Aqueles, porém, a quem a vaidade e o prazer não cegam, e que mais da sua alma cuidam que da carne, porque nela viverão, quando esta, saciada e apodrecida, os expulsar de si, esses já aí vislumbrarão o reino prometido pelo meu Jesus divino; e as suas almas, a que os corpos serviram de cárcere, entrarão na mansão liberta, cheia de luz e de harmonia, que é a essa de Deus.

Aí, na Terra, levarão vida leve, alegres nos pesares, aliviados nas algemas, felizes na pena, porque assim crêem alcançar o gozo eterno. Saberão procurar ter a sua consciência limpa, como quem espera ter que mostrá-la a quem, pela sua alvura, apreciará a obra de quem a tem; enquanto que os outros não se lhes dará que limpa ou suja ela se conserve, porque supõem que, para a ocultar aí a indiscretas vistas, o seu artifício lhes basta até ao fim da vida, e, quando a morte chegar, esta se encarregará de a tirar da presença de todos, no seu manto de horror e de podridão envolvida.

Tendo, pois, cada um, o pensar diverso, diverso será o seu empenho, e diversa será a sua obra nesse mundo.

Quem nessa vida só ponha toda a sua esperança, nela só procurará dessa esperança toda a realização.

Quem a ponha nessa e nesta vida, e mais nesta do que nessa, nesta fiúza5 porá toda a sua aspiração e no bom resultado da sua obra buscará mercê.

Quem for só da terra, ou quem dela só suponha ser, nela buscará os frutos que ao seu paladar agradam; quem acreditar que é da terra na carne, da eternidade na alma, à terra tirará o que à carne é mister, e no sentimento procurará o que para a alma necessita.
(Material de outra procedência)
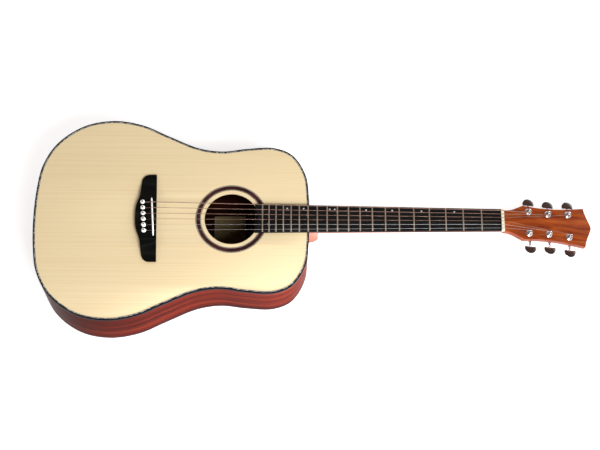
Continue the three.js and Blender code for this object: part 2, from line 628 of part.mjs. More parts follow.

E, como a alma, de mais longeva existência e de mais requintada exigência é, de mais sadio manjar precisa e mais cuidado porá na escolha, deixando o que de mais grosseiro exista para a parte de mais grosseira exigência da sua organização.

Quem não saiba, ou quem não queira distinguir a dualidade de que se compõe seu ser, dará à sua vida errada direção, e à sua exigência, alimentação errada.
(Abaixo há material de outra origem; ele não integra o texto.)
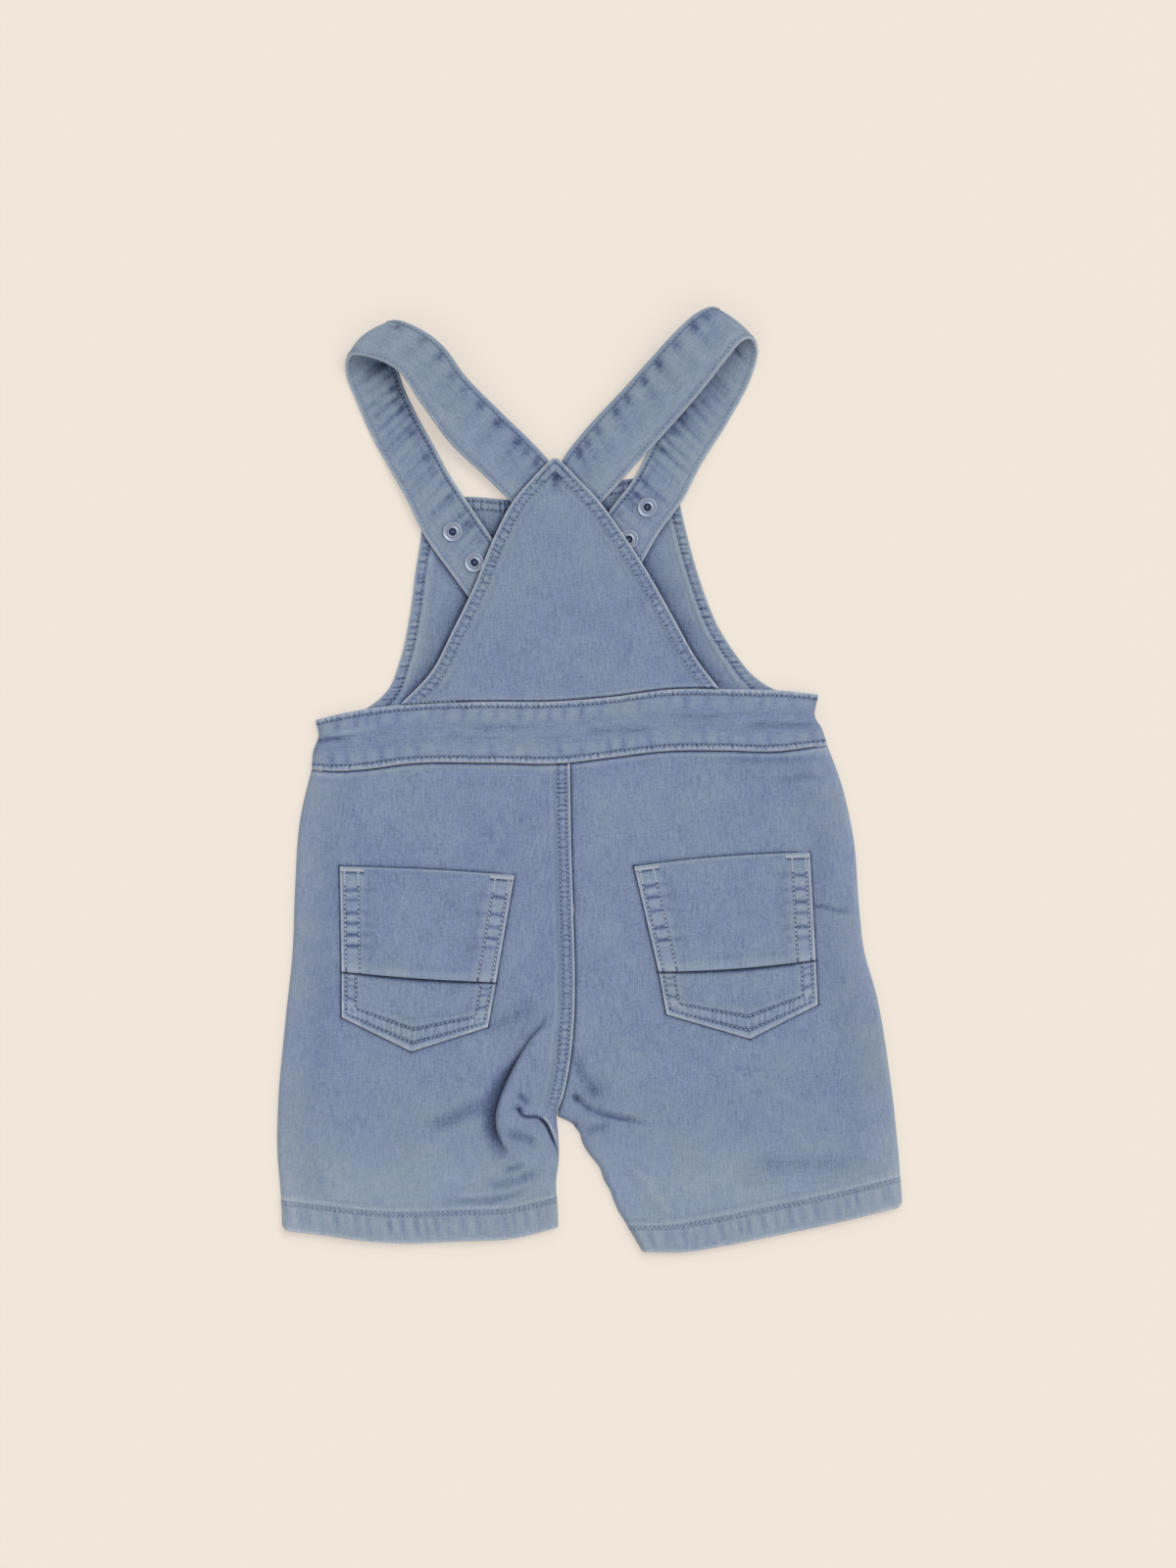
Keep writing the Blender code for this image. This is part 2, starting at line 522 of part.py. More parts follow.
def pocket(side, denim):
    """A patch pocket in two parts. The upper one is turned over the lower at their seam."""
    shape = POCKETS[side]
    corners = {key: np.array(value, float) for key, value in shape._asdict().items() if key != "bow"}

    def line(a, b, bow=0.0):
        t = np.linspace(0, 1, 40)[:, None]
        return corners[a] + t * (corners[b] - corners[a]) + np.array([0, bow]) * 4 * t * (1 - t)

    seam = line("seam_left", "seam_right", -shape.bow)
    tall = length(line("top_left", "seam_left"))
    share = spread([0, 1 - (POCKET_SEAM + STEP) / tall, 1 - POCKET_SEAM / tall, 1], [5, 1, 1])
    grid, _, _ = patch(line("top_left", "seam_left"), line("top_right", "seam_right"),
                       line("top_left", "top_right", shape.bow), seam, share, share, [0], [0], 9)
    upper_extra = np.zeros(grid.shape[:2])
    upper_extra[-2:] = HEM_EXTRA
    point = np.concatenate([line("low_left", "point"), line("point", "low_right")[1:]])
    drop = np.array([0, -GAP])
    low_grid, _, _ = patch(line("seam_left", "low_left") + drop, line("seam_right", "low_right") + drop,
                           seam + drop, point + drop, spread([0, 1], [4]), spread([0, 1], [4]), [0], [0], 9)
    for name, plan, extra in (("upper", grid, upper_extra), ("lower", low_grid, 0.0)):
        under = leg_face(plan[..., 0], plan[..., 1]) + GAP
        flat = np.full(plan.shape[:2], pi / 2)
        solid(f"pocket_{side}_{name}", *wall(plan, under + WALL, WALL, extra, flat, flat), denim)


def upward(surface):
    """Unit normals of a strap's middle. They point up where it starts, which is into the loop at its fold."""
    normal = np.cross(np.gradient(surface, axis=0), np.gradient(surface, axis=1))
    normal /= np.linalg.norm(normal, axis=-1)[..., None]
    return normal if normal[0, 0, 2] > 0 else -normal


def strap_surface(side, rows, columns):
    """Middle of a strap and its normals: ruled between two smooth edges that run through the sections.

    Where it stands upright, at the shoulder fold, the middle of each rule is bowed outwards.
    """
    edges = smooth(np.array(STRAPS[side], float), rows)
    start = edges[:, [0, 1, 4]]
    end = edges[:, [2, 3, 4]]
    across = np.linspace(0, 1, columns)[None, :, None]
    middle = start[:, None] * (1 - across) + end[:, None] * across
    normal = upward(middle)
    upright = 1 - normal[..., 2:] ** 2
    middle = middle - FOLD_BOW[side] * 4 * across * (1 - across) * upright * normal
    return middle, upward(middle)


def strap(side, denim):
    """A strap: one wall along its sections, from its free end over the shoulder fold to the back bib."""
    middle, normal = strap_surface(side, STRAP_ROWS, STRAP_COLUMNS)
    half = 0.5 * STRAP_WALL * normal
    up, down = (middle + half)[::-1], (middle - half)[::-1]
    if side == "right":
        up, down = up[:, ::-1], down[:, ::-1]
    return solid(f"strap_{side}", up, down, denim)


def on_strap(side, place):
    """The point of a strap's front run that lies nearest to (x, y), and the strap's normal there."""
    surface, normal = strap_surface(side, 600, 61)
    front = int(FRONT_RUN * len(surface))
    away = np.linalg.norm(surface[:front, :, :2] - place, axis=-1)
    nearest = np.unravel_index(away.argmin(), away.shape)
    return surface[nearest], normal[nearest]


def snap_ring(side, number, metal):
    """One press-stud ring on a strap. Returns the cutter that bores the strap under it."""
    centre, axis = on_strap(side, RING_PLACES[side][number - 1])
    seat = centre + (0.5 * STRAP_WALL + GAP) * axis
    turned(f"snap_ring_{side}_{number}", RING_PROFILE, seat, axis, metal)
    width = RING_HOLE + 0.5 * GAP
    bore = [(0, -BORE_REACH), (width, -BORE_REACH), (width, BORE_REACH), (0, BORE_REACH)]
    return turned(f"bore_{side}_{number}", bore, centre, axis, None)


def snap_stud(side, metal):
    """The stud in the front bib that holds a strap's first ring. Returns the cutter of its seat."""
    (x, y, z), _ = on_strap(side, RING_PLACES[side][0])
    top = z + 0.5 * STRAP_WALL + GAP + 0.5 * RING_HEIGHT
    place, upright = np.array([x, y, 0.0]), np.array([0.0, 0.0, 1.0])
    cap = [(0, 0), (STUD_RADIUS, 0), (STUD_RADIUS, STUD_CAP - STUD_EDGE), (STUD_RADIUS - STUD_EDGE, STUD_CAP)]
    post = [(STUD_POST, STUD_CAP), (STUD_POST, top - POST_EDGE), (STUD_POST - POST_EDGE, top), (0, top)]
    turned(f"snap_stud_{side}", cap + post, place, upright, metal)
    seat = [(0, -BORE_REACH), (STUD_RADIUS + GAP, -BORE_REACH), (STUD_RADIUS + GAP, STUD_CAP + GAP),
            (STUD_POST + GAP, STUD_CAP + GAP), (STUD_POST + GAP, BORE_REACH), (0, BORE_REACH)]
    return turned(f"stud_bore_{side}", seat, place, upright, None)


def build():
    for old in list(bpy.data.objects):
        bpy.data.objects.remove(old)
    front = material("denim_inside", DENIM_FRONT, 0.9, 0.0)
    back = material("denim", DENIM_BACK, 0.88, 0.0)
    metal = material("snap_metal", METAL, 0.35, 1.0)
    bored(front_bib(front), [snap_stud(side, metal) for side in LEGS])
    for side in LEGS:
        bored(strap(side, back), [snap_ring(side, number, metal) for number in (1, 2)])
        front_leg(side, front)
        back_leg(side, back)
        pocket(side, back)
    back_waistband(back)
    back_bib(back)


build()
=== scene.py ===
# %% [markdown]
# # A toddler's denim short overalls, laid flat with the back up
#
# The real thing is washed denim, cut into panels, hemmed, sewn together and laid face down on a pale table.
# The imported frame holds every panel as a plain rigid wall. This script dresses that frame: each panel becomes
# a fine thin shell with rounded folded edges, raised hems, stitch grooves, puckers and creases. Threads and
# press studs are added as real geometry, and the denim's weave, wash and worn places come from shader nodes,
# and so does the shade that is painted beside upper layers, under folds and in pits.

# %% The frame
from collections import namedtuple
from copy import copy
from math import pi, radians

import bpy
import numpy as np
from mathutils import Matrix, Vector


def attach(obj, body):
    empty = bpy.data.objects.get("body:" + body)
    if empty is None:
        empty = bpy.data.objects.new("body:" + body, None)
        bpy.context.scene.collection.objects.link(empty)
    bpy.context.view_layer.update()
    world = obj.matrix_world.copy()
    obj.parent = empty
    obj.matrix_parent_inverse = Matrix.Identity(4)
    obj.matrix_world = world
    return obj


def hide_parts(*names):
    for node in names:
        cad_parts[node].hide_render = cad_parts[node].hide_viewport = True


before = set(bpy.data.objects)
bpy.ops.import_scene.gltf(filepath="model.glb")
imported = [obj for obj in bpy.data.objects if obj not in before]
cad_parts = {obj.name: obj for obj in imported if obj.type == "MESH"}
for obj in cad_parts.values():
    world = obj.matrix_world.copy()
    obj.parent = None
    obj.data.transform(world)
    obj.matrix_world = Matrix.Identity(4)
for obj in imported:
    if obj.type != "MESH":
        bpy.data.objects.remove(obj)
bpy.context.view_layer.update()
MM = 0.001

# %% [markdown]
# ## The cut of the garment
#
# A pattern maker draws each panel as a few curves. The same curves hold here, in millimetres, with +Y towards
# the shoulders and +X to the right as the back is looked at. They repeat the frame's own outlines, so that
# each shell lies exactly on the solid that it stands for. Heights are above the table.

# %% Layers and hems
GAP = 0.3                # between pieces that are sewn or lie together
WALL = 1.2               # one layer of denim with its lie
BAND_WALL = 2.0          # waistband
STRAP_WALL = 1.8
HEM_RISE = 0.8           # what a turned hem or a lapped seam adds
FRONT_RISE = 0.6         # the same on a front panel, pressed flat
HEM_HEIGHT = 15.6        # turned-up leg hem
HEM_ROWS = (13.2, 15.0)  # its two stitch rows, from the hem's edge
BIB_BAND = 6.9           # hem round a bib, with stitch rows in it
BIB_ROWS = (2.4, 6.0)
LAP = 7.9                # lapped seat seam, with its rows
LAP_ROWS = (2.2, 6.2)
LEG_FACE = 4.1           # heights of the outer faces
BAND_FACE = 4.9
BIB_FACE_LOW = 4.9
BIB_FACE_HIGH = 6.3
ROLL = 3.5               # rounded side edge
FRONT_INSET = 2.6
NOTCH = 3.4
CROTCH_STEP = 3.9
BAND_BLEND = 12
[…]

Na vida deve cada um demandar o que à sua situação for mister. Como para o frio do corpo busca o abafo, para o frio da alma deve buscar a fé.

Nos desalentos deve buscar a esperança; na felicidade, a continência6; na dúvida a certeza, em Deus a origem de toda a sua vida, e no engrandecimento da sua alma, de toda a sua vida o fim.

Mal virá a quem isto não fizer; porque esses - ai deles! - tarde verão a luz, tarde comungarão à mesa do meu divino Mestre.

Nele deverão procurar exemplo. Quem não souber amar como ele, não será amado; quem como ele não souber perdoar, não será perdoado; quem como ele não apartar para a carne o que da carne é, e para a alma o que é da alma, na mesma dor carne e alma se lhe confundirão, da mesma lepra ambas serão corroídas, até que pela mesma dor volvam à verdade.

Suplico a Deus que ponha ante cada filho seu a luz que o deixe distinguir o bom e o mau caminho.

Àquele que escolher o bom, eu darei emboras7; ao que se meter pelo mau, Deus tenha dele piedade, Dele e de nós.

(Espírito de Thereza d’Ávila8 - Do País da Luz 2).

NOTAS DO COMPILADOR:
1 - provavelmente, o Espírito refere-se a Jesus.
2 - cidade espanhola da costa da África, diante de Gibraltar.
3 - tendo por hábito.
4 - aparelho de tecer.
5 - confiança; esperança.
6 - continência; moderação;
7 - parabéns.
8 - Teresa de Ávila (religiosa espanhola) era possuidora de elevada cultura. Trabalhadora emérita na difusão do cristianismo (abriu 17 mosteiros de mulheres e 15 de homens). Foi processada pela Inquisição e mais tarde transformada em santa, conhecida como Santa Teresa de Jesus.